*DATA FOR THIS EXERCISE*:
+ + +

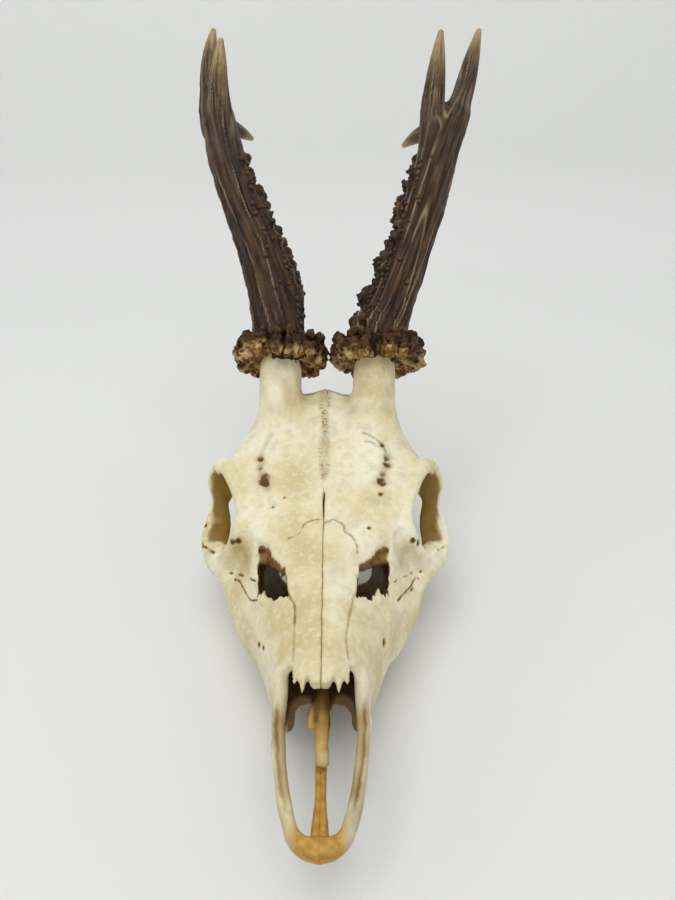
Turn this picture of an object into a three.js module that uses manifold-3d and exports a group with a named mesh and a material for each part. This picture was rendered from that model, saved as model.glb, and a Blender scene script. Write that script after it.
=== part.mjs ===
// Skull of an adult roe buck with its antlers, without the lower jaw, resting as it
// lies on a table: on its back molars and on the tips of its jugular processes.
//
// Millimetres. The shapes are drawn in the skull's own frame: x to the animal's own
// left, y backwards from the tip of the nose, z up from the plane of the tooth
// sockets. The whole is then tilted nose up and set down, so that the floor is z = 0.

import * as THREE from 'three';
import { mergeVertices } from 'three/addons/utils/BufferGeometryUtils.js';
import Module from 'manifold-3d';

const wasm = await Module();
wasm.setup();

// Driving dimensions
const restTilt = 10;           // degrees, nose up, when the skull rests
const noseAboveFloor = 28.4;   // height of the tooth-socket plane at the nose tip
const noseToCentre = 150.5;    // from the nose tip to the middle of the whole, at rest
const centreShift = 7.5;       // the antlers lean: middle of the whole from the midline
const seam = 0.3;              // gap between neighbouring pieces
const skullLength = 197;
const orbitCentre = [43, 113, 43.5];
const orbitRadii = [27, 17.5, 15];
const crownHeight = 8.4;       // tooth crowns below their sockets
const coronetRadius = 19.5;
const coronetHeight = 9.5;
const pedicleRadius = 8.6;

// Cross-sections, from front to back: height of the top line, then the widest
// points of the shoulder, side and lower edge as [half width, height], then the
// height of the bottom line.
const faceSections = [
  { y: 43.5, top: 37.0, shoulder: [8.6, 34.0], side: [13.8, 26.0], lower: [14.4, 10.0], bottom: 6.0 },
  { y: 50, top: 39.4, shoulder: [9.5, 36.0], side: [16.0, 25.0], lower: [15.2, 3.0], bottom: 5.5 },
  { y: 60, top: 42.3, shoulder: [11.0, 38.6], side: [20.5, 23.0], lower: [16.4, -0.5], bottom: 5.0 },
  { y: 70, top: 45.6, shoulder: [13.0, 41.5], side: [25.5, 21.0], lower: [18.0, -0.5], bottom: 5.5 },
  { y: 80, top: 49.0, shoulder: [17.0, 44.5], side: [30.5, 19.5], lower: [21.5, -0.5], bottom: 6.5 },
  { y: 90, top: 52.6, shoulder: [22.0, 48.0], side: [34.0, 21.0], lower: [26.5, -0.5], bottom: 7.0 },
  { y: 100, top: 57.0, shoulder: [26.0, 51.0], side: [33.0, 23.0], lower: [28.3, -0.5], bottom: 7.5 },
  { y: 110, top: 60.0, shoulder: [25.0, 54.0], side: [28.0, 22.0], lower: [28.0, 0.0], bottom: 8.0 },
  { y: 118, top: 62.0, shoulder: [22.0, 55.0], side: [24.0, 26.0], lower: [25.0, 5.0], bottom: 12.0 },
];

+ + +

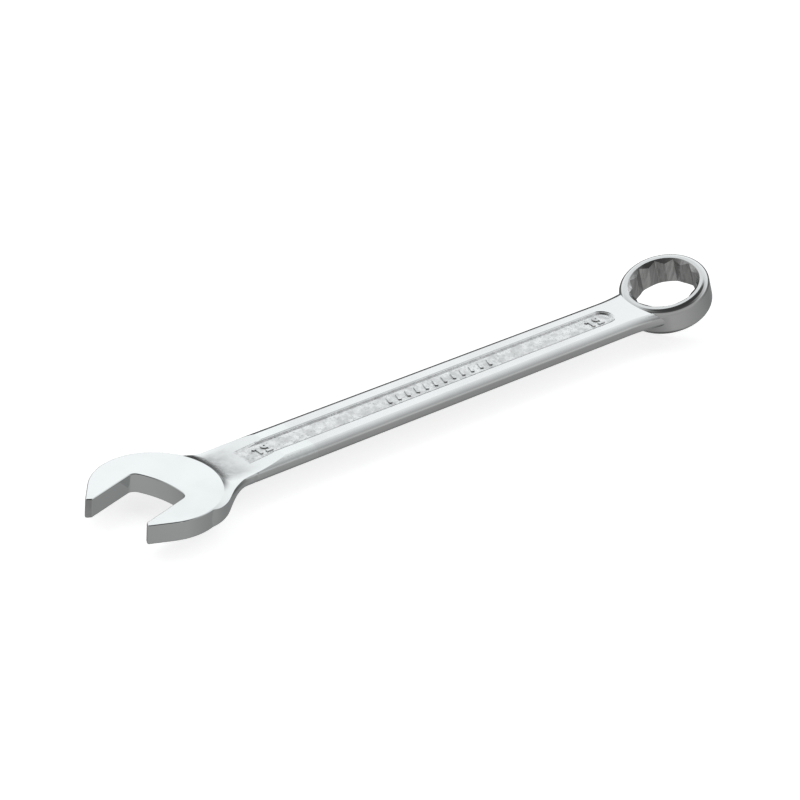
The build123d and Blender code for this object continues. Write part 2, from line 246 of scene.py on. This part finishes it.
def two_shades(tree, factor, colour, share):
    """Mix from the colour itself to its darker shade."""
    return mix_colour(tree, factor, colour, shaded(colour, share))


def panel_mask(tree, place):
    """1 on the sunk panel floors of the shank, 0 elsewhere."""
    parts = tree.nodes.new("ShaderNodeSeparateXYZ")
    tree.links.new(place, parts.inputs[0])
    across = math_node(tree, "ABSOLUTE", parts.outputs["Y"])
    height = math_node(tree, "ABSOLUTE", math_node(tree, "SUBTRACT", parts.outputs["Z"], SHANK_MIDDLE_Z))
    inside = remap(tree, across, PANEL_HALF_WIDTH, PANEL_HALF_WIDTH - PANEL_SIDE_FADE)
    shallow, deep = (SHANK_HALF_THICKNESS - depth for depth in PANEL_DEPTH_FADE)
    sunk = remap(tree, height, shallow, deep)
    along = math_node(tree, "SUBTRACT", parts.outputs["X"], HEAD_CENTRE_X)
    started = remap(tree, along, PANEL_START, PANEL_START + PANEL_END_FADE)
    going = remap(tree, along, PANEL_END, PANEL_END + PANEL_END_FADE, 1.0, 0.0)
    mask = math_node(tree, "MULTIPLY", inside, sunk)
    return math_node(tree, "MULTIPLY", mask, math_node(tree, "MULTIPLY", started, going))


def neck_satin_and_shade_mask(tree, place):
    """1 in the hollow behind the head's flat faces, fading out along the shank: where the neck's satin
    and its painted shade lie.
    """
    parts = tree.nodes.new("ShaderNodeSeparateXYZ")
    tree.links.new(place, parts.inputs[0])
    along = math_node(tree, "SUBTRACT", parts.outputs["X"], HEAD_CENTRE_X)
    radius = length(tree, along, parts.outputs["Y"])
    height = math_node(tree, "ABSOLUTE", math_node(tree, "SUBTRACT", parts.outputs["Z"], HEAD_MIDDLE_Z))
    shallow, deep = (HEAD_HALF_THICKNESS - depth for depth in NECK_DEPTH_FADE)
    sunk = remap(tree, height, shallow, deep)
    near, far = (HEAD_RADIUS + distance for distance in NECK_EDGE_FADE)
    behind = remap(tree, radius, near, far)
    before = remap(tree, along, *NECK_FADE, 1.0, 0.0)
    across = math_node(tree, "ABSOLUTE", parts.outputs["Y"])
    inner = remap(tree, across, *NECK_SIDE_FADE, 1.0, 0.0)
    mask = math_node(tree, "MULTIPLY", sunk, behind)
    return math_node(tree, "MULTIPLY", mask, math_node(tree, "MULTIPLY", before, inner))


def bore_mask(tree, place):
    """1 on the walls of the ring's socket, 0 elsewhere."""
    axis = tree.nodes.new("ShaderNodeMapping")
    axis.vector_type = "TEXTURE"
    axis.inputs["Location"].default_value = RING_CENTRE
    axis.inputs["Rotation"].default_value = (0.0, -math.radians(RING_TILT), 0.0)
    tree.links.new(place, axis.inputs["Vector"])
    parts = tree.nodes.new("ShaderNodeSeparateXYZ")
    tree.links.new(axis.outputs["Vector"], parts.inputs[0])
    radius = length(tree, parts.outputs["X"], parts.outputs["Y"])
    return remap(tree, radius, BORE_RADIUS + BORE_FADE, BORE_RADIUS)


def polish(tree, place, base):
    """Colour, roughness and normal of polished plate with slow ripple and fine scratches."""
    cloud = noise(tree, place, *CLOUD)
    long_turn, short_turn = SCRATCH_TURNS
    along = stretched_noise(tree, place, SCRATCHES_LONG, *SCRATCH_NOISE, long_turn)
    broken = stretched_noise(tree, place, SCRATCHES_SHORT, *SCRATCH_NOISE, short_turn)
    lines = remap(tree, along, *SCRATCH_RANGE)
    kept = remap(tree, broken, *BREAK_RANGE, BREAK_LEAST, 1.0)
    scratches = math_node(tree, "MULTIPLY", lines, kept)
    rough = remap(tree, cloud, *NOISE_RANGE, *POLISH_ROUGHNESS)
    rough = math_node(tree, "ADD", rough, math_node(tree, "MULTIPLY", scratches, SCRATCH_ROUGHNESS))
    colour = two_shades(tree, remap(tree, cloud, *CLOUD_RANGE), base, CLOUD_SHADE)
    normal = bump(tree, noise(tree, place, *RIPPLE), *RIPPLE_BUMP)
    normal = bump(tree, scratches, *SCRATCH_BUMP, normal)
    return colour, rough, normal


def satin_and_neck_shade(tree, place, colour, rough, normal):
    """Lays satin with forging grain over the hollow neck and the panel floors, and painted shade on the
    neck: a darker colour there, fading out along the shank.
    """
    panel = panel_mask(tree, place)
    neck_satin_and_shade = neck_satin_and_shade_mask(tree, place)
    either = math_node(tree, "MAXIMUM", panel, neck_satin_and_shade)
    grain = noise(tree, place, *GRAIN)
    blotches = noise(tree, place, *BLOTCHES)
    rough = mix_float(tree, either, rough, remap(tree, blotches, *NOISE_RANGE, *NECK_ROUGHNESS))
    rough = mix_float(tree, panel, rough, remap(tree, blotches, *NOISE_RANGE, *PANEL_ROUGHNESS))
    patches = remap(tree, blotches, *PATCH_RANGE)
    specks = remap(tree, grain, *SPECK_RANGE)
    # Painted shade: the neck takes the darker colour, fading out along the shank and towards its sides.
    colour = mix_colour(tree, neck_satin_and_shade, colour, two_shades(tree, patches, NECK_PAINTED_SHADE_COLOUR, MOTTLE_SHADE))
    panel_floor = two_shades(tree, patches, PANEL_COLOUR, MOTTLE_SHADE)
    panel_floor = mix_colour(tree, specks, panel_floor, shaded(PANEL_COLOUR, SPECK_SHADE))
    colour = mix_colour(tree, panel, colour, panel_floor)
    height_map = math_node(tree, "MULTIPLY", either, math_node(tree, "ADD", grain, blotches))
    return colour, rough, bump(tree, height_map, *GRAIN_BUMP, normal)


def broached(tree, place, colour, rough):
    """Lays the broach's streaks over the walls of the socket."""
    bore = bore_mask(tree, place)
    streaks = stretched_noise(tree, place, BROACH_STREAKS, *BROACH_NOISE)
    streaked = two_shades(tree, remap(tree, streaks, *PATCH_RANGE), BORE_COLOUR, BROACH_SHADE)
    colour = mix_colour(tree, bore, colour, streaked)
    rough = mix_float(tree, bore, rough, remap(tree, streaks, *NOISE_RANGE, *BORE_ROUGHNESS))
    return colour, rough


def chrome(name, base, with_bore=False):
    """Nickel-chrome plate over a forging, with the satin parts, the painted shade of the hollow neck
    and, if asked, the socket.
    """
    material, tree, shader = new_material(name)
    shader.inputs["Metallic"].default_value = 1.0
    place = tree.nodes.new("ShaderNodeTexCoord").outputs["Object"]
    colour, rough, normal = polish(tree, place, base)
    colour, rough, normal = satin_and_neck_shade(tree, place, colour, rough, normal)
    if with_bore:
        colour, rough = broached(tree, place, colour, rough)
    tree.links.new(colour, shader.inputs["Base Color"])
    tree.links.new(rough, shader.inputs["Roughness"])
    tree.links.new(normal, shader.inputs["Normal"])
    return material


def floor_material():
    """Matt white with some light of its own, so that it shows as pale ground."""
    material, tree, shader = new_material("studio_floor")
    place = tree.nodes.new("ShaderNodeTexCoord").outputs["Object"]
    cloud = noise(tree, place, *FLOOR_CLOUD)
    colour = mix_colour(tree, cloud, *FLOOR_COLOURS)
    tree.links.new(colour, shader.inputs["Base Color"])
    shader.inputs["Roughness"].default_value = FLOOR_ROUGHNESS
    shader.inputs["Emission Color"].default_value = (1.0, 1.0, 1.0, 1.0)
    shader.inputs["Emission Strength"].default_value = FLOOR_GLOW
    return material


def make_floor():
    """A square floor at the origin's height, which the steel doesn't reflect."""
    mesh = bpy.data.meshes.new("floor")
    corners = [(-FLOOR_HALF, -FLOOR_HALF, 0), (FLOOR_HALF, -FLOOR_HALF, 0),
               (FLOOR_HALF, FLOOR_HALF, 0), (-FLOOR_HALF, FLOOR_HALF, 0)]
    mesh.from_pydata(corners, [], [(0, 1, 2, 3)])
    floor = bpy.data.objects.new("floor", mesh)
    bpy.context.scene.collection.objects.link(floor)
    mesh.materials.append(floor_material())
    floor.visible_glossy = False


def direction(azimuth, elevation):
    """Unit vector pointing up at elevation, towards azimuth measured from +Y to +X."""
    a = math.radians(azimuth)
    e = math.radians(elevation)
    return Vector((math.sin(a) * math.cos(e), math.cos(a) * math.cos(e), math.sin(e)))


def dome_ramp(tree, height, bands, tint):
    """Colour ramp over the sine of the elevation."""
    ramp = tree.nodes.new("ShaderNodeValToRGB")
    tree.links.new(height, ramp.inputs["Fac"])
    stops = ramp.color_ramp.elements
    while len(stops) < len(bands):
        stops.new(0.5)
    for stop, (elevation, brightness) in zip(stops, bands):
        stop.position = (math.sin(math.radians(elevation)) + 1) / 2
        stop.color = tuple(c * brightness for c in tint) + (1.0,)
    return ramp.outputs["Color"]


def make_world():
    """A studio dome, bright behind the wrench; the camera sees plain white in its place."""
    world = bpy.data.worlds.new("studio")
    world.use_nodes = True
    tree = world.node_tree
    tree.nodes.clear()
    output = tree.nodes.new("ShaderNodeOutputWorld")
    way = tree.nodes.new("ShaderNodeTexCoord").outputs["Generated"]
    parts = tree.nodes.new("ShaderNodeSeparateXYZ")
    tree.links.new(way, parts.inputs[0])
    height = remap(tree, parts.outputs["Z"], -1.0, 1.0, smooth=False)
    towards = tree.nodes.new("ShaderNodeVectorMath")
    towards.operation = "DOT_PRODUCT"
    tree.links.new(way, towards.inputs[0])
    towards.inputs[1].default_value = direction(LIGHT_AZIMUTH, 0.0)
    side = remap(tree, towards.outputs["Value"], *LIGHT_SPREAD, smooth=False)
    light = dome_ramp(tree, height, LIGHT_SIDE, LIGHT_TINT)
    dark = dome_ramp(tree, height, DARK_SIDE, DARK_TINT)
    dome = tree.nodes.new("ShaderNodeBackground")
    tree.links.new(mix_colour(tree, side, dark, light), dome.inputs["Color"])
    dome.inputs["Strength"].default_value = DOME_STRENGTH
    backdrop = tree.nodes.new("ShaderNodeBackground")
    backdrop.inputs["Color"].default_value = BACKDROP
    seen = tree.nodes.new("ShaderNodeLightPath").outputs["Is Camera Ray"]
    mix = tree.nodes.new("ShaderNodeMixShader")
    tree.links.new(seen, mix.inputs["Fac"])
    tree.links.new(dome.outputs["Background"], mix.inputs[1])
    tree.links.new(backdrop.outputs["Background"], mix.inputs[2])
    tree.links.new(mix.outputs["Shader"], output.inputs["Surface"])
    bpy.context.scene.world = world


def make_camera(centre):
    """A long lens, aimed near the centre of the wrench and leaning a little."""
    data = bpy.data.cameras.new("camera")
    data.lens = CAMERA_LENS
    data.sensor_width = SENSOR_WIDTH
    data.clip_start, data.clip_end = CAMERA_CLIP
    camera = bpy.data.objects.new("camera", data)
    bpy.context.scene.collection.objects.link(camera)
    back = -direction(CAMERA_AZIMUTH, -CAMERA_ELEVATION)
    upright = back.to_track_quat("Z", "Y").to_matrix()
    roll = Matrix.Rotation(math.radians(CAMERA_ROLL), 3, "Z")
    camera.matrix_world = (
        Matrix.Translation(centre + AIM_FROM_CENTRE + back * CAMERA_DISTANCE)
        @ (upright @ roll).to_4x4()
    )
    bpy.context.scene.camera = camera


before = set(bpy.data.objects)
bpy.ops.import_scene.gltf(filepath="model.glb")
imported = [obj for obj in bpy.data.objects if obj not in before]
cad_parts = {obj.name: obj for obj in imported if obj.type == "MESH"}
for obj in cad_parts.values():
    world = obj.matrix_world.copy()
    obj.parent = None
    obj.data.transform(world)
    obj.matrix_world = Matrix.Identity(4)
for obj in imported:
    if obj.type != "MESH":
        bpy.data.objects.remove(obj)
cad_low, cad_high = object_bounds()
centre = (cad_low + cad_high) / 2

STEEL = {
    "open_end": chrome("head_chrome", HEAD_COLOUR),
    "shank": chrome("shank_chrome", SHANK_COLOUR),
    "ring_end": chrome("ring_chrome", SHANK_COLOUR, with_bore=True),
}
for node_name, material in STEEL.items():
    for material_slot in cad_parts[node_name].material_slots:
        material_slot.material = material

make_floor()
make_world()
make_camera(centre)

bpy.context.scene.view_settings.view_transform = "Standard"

+ + +

*REQUIRED TASK*: Above are the entries. Output exactly the lines beginning with the line that has "in imported if" and ending with the line that has "centre = (cad_low + cad_high) / 2".

*REPLY TO THE TASK*:
cad_parts = {obj.name: obj for obj in imported if obj.type == "MESH"}
for obj in cad_parts.values():
    world = obj.matrix_world.copy()
    obj.parent = None
    obj.data.transform(world)
    obj.matrix_world = Matrix.Identity(4)
for obj in imported:
    if obj.type != "MESH":
        bpy.data.objects.remove(obj)
cad_low, cad_high = object_bounds()
centre = (cad_low + cad_high) / 2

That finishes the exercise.